Substituting $a=1$ , hence, the final answer is:

$\int_0^{\infty} \frac{dx}{(1+x^3)^5}=\boxed{\dfrac{220\pi}{729\sqrt{3}}}$

So I used a contour integral around the path from 0 to $\infty$ , then around $120$ degrees, then back down to the origin. If $I$ is the integral, this gives $(1-\omega)I = 2\pi i \, {\rm Res}_{-w^2} \frac1{(z^3+1)^5}$ where $\omega = {\rm exp}(2\pi i/3)$ .

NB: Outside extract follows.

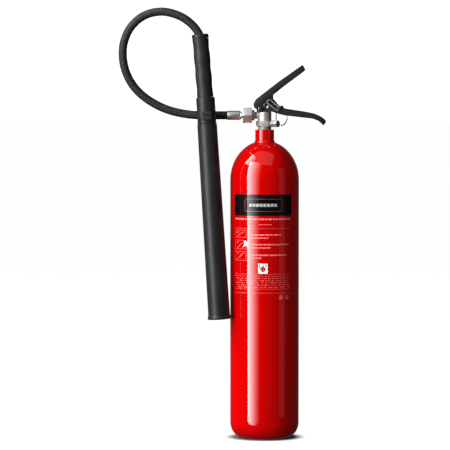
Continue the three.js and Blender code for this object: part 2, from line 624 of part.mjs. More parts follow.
const pinZ = VALVE_TOP + PIN_HOLE.y;
const ringAlong = new THREE.Vector3(Math.cos(rad(RING_TURN)), Math.sin(rad(RING_TURN)), 0);
const bendAlong = new THREE.Vector3(-ringAlong.y, ringAlong.x, 0);
const bendStart = new THREE.Vector3(PIN_HOLE.x, PIN_REAR, pinZ);
const eyeCentre = bendStart.clone().addScaledVector(bendAlong, PIN_BEND);

function safetyPin() {
  const neckRadius = EYE_WIRE * 0.85;
  const neck = rod(neckRadius, 0, PIN_BEND - EYE_RADIUS, 12)
    .rotateX(-Math.PI / 2).rotateZ(rad(RING_TURN)).translate(...bendStart.toArray());
  const elbow = new THREE.SphereGeometry(PIN_RADIUS * 1.25, 16, 10).translate(...bendStart.toArray());
  const eye = new THREE.TorusGeometry(EYE_RADIUS, EYE_WIRE, 8, 20)
    .rotateY(Math.PI / 2).rotateZ(rad(RING_TURN)).translate(...eyeCentre.toArray());
  return solid(crossRod(PIN_RADIUS, PIN_HOLE, -PIN_FRONT, PIN_REAR, 16))
    .add(solid(elbow))
    .add(solid(neck))
    .add(solid(eye));
}

function tamperSeal() {
  const end = step([PIN_HOLE.x, PIN_HOLE.y], SEAL_LENGTH, SEAL_ANGLE);
  const middle = [(PIN_HOLE.x + end[0]) / 2, (PIN_HOLE.y + end[1]) / 2];
  const loop = new THREE.TorusGeometry(SEAL_HALF_WIDTH, SEAL_WIRE, 6, 24);
  const positions = loop.attributes.position;
  for (let i = 0; i < positions.count; i++) {
    const x = positions.getX(i);
    positions.setX(i, x + Math.sign(Math.round(x / SEAL_WIRE)) * SEAL_LENGTH / 2);
  }
  return loop.rotateZ(rad(SEAL_ANGLE)).rotateX(Math.PI / 2)
    .translate(middle[0], -SEAL_SETBACK, VALVE_TOP + middle[1]);
}

add('safety_pin', surface(safetyPin()), steel);
add('pull_ring', new THREE.TorusGeometry(RING_RADIUS, RING_WIRE, 8, 32)
  .rotateX(Math.PI / 2).rotateZ(rad(RING_TURN))
  .translate(eyeCentre.x, eyeCentre.y, eyeCentre.z - RING_RADIUS), steel);
add('tamper_seal', tamperSeal(), paleNylon);

// ---------------------------------------------------------------- hose coupling

function unionNut() {
  const end = NUT_START + NUT_LENGTH;
  const bore = spin([
    [0, NUT_START - CUT], [SPUD_RADIUS + GAP, NUT_START - CUT], [SPUD_RADIUS + GAP, NUT_SHOULDER],
    [TAIL_RADIUS + GAP, NUT_SHOULDER], [TAIL_RADIUS + GAP, end + CUT], [0, end + CUT],
  ]);
  const nut = hexagon(NUT_FLATS, NUT_START, end).subtract(solid(bore));
  return surface(nut).rotateY(-Math.PI / 2).translate(0, 0, OUTLET_Z);
}

add('union_nut', unionNut(), nickel);
add('outlet_washer', spinOutlet([
  [PORT_RADIUS + GAP, SPUD_END + GAP], [TAIL_FLANGE_RADIUS, SPUD_END + GAP],
  [TAIL_FLANGE_RADIUS, FLANGE_START - GAP], [PORT_RADIUS + GAP, FLANGE_START - GAP],
]), sealRubber);
add('hose_tail', spinOutlet([
  [TAIL_BORE, FLANGE_START], [TAIL_FLANGE_RADIUS, FLANGE_START], [TAIL_FLANGE_RADIUS, FLANGE_START + TAIL_FLANGE],
  [TAIL_RADIUS, FLANGE_START + TAIL_FLANGE], [TAIL_RADIUS, TAIL_END], [BARB_RADIUS, TAIL_END],
  [BARB_RADIUS, TAIL_END + BARB_LENGTH], [TAIL_BORE, TAIL_END + BARB_LENGTH],
]), nickel);
add('hose_ferrule', spinOutlet([
  [BARB_RADIUS + GAP, FERRULE_START], [FERRULE_RADIUS - FERRULE_TAPER / 2, FERRULE_START],
  [FERRULE_RADIUS, FERRULE_START + FERRULE_TAPER], [FERRULE_RADIUS, FERRULE_END],
  [HOSE_RADIUS + GAP, FERRULE_END], [HOSE_RADIUS + GAP, FERRULE_END - HOSE_SOCKET],
  [BARB_RADIUS + GAP, FERRULE_END - HOSE_SOCKET],
]), nickel);

// ---------------------------------------------------------------- horn, collar and grip

const horn = new THREE.Group();
horn.position.set(HORN_X, HORN_Y, HORN_Z);
horn.rotation.y = -rad(HORN_TILT);
extinguisher.add(horn);

const collarBottom = HORN_LENGTH + GAP;
const collarTop = collarBottom + COLLAR_LENGTH;
const nozzleBottom = HORN_LENGTH + HORN_SPIGOT + 2 * GAP;
const nozzleTop = nozzleBottom + NOZZLE_LENGTH;

function hornTube() {
  const bore = HORN_SPIGOT_RADIUS - HORN_WALL;
  return spin([
    [HORN_BOTTOM_RADIUS - HORN_WALL, 0], [HORN_MOUTH_RADIUS, 0], [HORN_MOUTH_RADIUS, HORN_LIP - HORN_LIP_SLOPE],
    [HORN_BOTTOM_RADIUS, HORN_LIP + HORN_LIP_SLOPE], [HORN_TOP_RADIUS, HORN_LENGTH],
    [HORN_SPIGOT_RADIUS, HORN_LENGTH], [HORN_SPIGOT_RADIUS, HORN_LENGTH + HORN_SPIGOT],
    [bore, HORN_LENGTH + HORN_SPIGOT], [bore, HORN_LENGTH - HORN_WALL],
    [HORN_TOP_RADIUS - HORN_WALL, HORN_LENGTH - 3 * HORN_WALL],
  ], 40);
}

function hornCollar() {
  const pipeBore = PIPE_RADIUS + 3 * GAP;
  const socketTop = HORN_LENGTH + HORN_SPIGOT + GAP;
  return spin([
    [HORN_SPIGOT_RADIUS + GAP, collarBottom], [COLLAR_RADIUS, collarBottom], [COLLAR_RADIUS, collarTop - 2 * COLLAR_CHAMFER],
    [COLLAR_RADIUS - COLLAR_CHAMFER, collarTop], [pipeBore, collarTop], [pipeBore, nozzleTop + GAP],
    [NOZZLE_RADIUS + GAP, nozzleTop + GAP], [NOZZLE_RADIUS + GAP, socketTop], [HORN_SPIGOT_RADIUS + GAP, socketTop],
  ], 40);
}

add('horn_tube', hornTube(), blackPlastic, horn);
add('horn_collar', hornCollar(), blackPlastic, horn);
add('discharge_nozzle', spin([
  [NOZZLE_BORE, nozzleBottom + NOZZLE_FLARE], [NOZZLE_RADIUS - NOZZLE_RIM, nozzleBottom], [NOZZLE_RADIUS, nozzleBottom],
  [NOZZLE_RADIUS, nozzleTop], [PORT_RADIUS, nozzleTop], [NOZZLE_BORE, nozzleTop - NOZZLE_ENTRY],
], 32), brass, horn);

const grip = new THREE.Group();
grip.position.set(0, 0, collarTop + GAP);
grip.rotation.y = -rad(GRIP_EXTRA_TILT);
horn.add(grip);

const gripBottom = 2 * GAP;
const gripTop = gripBottom + GRIP_LENGTH;
const endFerruleTop = END_FERRULE_START + END_FERRULE_LENGTH;
const endSocketBottom = endFerruleTop - END_SOCKET;

function gripSleeve() {
  const bore = END_FERRULE_RADIUS + GAP;
  const steps = 12;
  const waves = Array.from({ length: steps + 1 }, (_, i) => [
    GRIP_RADIUS + GRIP_WAVE * Math.cos(2 * Math.PI * GRIP_WAVES * i / steps),
    gripBottom + GRIP_LENGTH * i / steps,
  ]);
  return spin([[bore, gripBottom], ...waves, [bore, gripTop]], 32);
}

function gripEndCap() {
  const bottom = gripTop + GAP;
  const top = bottom + GRIP_CAP;
  const bore = HOSE_RADIUS + 4 * GAP;
  return spin([
    [bore, bottom], [GRIP_CAP_RADIUS, bottom], [GRIP_CAP_RADIUS, top - GRIP_CAP_CHAMFER],
    [GRIP_CAP_RADIUS - GRIP_CAP_CHAMFER, top], [bore + GRIP_CAP_MOUTH, top],
  ], 40);
}

add('horn_grip', gripSleeve(), blackRubber, grip);
add('grip_end_cap', gripEndCap(), blackPlastic, grip);
add('horn_end_ferrule', spin([
  [BARB_RADIUS + GAP, END_FERRULE_START], [END_FERRULE_RADIUS, END_FERRULE_START],
  [END_FERRULE_RADIUS, endFerruleTop], [HOSE_RADIUS + GAP, endFerruleTop],
  [HOSE_RADIUS + GAP, endSocketBottom], [BARB_RADIUS + GAP, endSocketBottom],
], 32), nickel, grip);
add('horn_pipe', spin([
  [TAIL_BORE, nozzleTop - collarTop + GAP], [PIPE_RADIUS, nozzleTop - collarTop + GAP],
  [PIPE_RADIUS, END_FERRULE_START - GAP], [BARB_RADIUS, END_FERRULE_START - GAP],
  [BARB_RADIUS, endSocketBottom - GAP], [TAIL_BORE, endSocketBottom - GAP],
], 32), steel, grip);

// ---------------------------------------------------------------- hose

const hosePoints = HOSE_ROUTE.map(([x, y, z]) => new THREE.Vector3(x, y, OUTLET_Z + z));
const hoseCurve = new THREE.CatmullRomCurve3(hosePoints, false, 'centripetal');
add('hose', bar(hoseCurve, HOSE_RADIUS, HOSE_SIDES, HOSE_STEPS), blackRubber);

// ---------------------------------------------------------------- clip between the horn and the hose

const bandBottom = CLIP_CENTRE - CLIP_BAND_WIDTH / 2;

function hornFrame(geometry) {
  return geometry.rotateY(-rad(HORN_TILT)).translate(HORN_X, HORN_Y, HORN_Z);
}

function hoseClip() {
  const outer = HOSE_RADIUS + GAP + CLIP_WALL;
  const along = (geometry) => geometry.rotateY(Math.PI / 2).translate(CLIP_X, 0, OUTLET_Z);
  const half = CLIP_LENGTH / 2;
  const block = new THREE.BoxGeometry(CLIP_LENGTH, -HORN_Y / 2 + HOSE_RADIUS / 2, CLIP_BLOCK)
    .translate(CLIP_X, (HORN_Y - HOSE_RADIUS) / 4 - HOSE_RADIUS / 4, OUTLET_Z);
  const mouth = new THREE.BoxGeometry(2 * CLIP_LENGTH, 4 * HOSE_RADIUS, CLIP_MOUTH)
    .translate(CLIP_X, 2 * HOSE_RADIUS, OUTLET_Z);
  const bandSpace = hornFrame(rod(BAND_OUTER + GAP, CLIP_CENTRE - 2 * CLIP_LENGTH, CLIP_CENTRE + 2 * CLIP_LENGTH, 48));
  return solid(along(rod(outer, -half, half, 36)))
    .add(solid(block))
    .subtract(solid(along(rod(HOSE_RADIUS + 2 * GAP, -CLIP_LENGTH, CLIP_LENGTH, 36))))
    .subtract(solid(mouth))
    .subtract(solid(bandSpace));
}

function clipBuckle() {
  const depth = BAND_OUTER + GAP + BUCKLE_DEPTH;
  const body = new THREE.BoxGeometry(BUCKLE_WIDTH, depth, BUCKLE_HEIGHT).translate(0, -depth / 2, CLIP_CENTRE);
  const slot = new THREE.BoxGeometry(BUCKLE_WIDTH + CUT, BUCKLE_DEPTH, BUCKLE_SLOT)
    .translate(0, -depth, CLIP_CENTRE);
  const core = rod(BAND_OUTER + GAP, bandBottom - BUCKLE_HEIGHT, CLIP_CENTRE + BUCKLE_HEIGHT, 48);
  return surface(solid(body).subtract(solid(slot)).subtract(solid(core)));
}

add('clip_band', ring(COLLAR_RADIUS + GAP, BAND_OUTER, bandBottom, bandBottom + CLIP_BAND_WIDTH, 48), steel, horn);
add('clip_buckle', clipBuckle(), blackPlastic, horn);
add('hose_clip', surface(hoseClip()), blackPlastic);

export default extinguisher;
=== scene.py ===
# Carbon dioxide fire extinguisher: its look. Metres, +Z up, the front faces -Y.
import json
import math
import random

import bmesh
import bpy
from mathutils import Matrix, Vector


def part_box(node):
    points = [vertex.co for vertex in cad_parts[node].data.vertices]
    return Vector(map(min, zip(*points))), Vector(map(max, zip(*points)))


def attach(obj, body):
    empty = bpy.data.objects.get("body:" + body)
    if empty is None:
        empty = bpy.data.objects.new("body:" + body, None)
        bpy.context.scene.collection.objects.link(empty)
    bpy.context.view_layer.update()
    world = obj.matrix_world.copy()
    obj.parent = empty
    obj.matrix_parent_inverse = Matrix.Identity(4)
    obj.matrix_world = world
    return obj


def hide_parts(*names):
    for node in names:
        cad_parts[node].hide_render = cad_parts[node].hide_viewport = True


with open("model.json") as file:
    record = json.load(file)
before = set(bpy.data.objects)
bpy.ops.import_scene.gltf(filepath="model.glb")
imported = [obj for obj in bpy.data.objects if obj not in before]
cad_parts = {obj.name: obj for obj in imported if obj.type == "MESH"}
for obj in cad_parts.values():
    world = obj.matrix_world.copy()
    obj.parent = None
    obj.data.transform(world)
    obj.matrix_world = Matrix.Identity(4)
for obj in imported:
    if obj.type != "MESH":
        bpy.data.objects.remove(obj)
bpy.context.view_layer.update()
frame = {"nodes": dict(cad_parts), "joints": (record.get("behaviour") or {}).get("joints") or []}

MM = 0.001
MERGE = 1e-6                        # points nearer than this are one point
joints = {joint["name"]: joint for joint in frame["joints"]}

bottle_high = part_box("cylinder_shell")[1]
BOTTLE_RADIUS = bottle_high.x
BOTTLE_HEIGHT = bottle_high.z
OUTLET = Vector((0, 0, joints["hose_swivel"]["pos_m"][2]))


# ---------------------------------------------------------------- camera

CAMERA_DISTANCE = 6.0
CAMERA_HEIGHT = 0.72
LOOK_AT = Vector((-0.0784, 0, 0.4213))
VIEW_WIDTH = 0.8915                 # what the view spans at LOOK_AT
SENSOR_WIDTH = 36
VIEW_END = 60


def make_camera():
    data = bpy.data.cameras.new("camera")
    camera = bpy.data.objects.new("camera", data)
    bpy.context.scene.collection.objects.link(camera)
    camera.location = Vector((LOOK_AT.x, -CAMERA_DISTANCE, CAMERA_HEIGHT))
    sight = LOOK_AT - camera.location
    camera.rotation_euler = sight.to_track_quat("-Z", "Y").to_euler()
    data.sensor_width = SENSOR_WIDTH
    data.lens = SENSOR_WIDTH * sight.length / VIEW_WIDTH
    data.clip_end = VIEW_END
    bpy.context.scene.camera = camera


make_camera()


# ---------------------------------------------------------------- mesh helpers

SHARP_ANGLE = 35
BEVELLED_SHARP_ANGLE = 40
FLAT_ANGLE = 0.6                    # faces nearer in slope than this are one flat face
STRAIGHT_ANGLE = 160                # a corner wider than this is left as it is


def link(name, mesh):
    piece = bpy.data.objects.new(name, mesh)
    bpy.context.scene.collection.objects.link(piece)
    return piece


def shade(mesh, angle):
    mesh.shade_smooth()
    mesh.set_sharp_from_angle(angle=math.radians(angle))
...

Computing the residue involves taking four derivatives of $\frac1{(z+1)^5(z+\omega)^5}$ and evaluating at $-\omega^2$ , so I'll cop to using some computer assistance there. At any rate, I got a residue of $\frac{110 \omega^2}{729}$ , which led to the same answer as everyone else: $\frac{220\pi\sqrt{3}}{2187}$ .

Substitute $x=t^{\frac{1}{3}}$ to get the answer as $\frac{1}{3}\Beta(\frac{1}{3},\frac{14}{3})$

We used the definition of beta function as $\large \Beta(m,n) = \int_{0}^{\infty} \frac{x^{n-1}}{(1+x)^{m+n}} dx$

Now using the following properties :-

$\Beta(m,n) = \frac{\Gamma(n)\Gamma(m)}{\Gamma(m+n)}$

$\Gamma(n+1) = n\Gamma(n)$

$\Gamma(n)\Gamma(1-n) = \frac{\pi}{\sin(\frac{\pi}{n})}$

We have our answer as

$\large\frac{11\cdot8\cdot5\cdot2}{3\cdot3\cdot3\cdot3\cdot3}\frac{\Gamma(\frac{1}{3})\Gamma(\frac{2}{3})}{\Gamma(5)}$

Evaluating this we get $\large \frac{660\pi}{3^{7}\sqrt{3}}$ as our answer.

Well, @Pranav Arora We can also do this using Beta Function.......... Simply substitute x raised to the power 1.5 as Tan(t) and then solve it........!!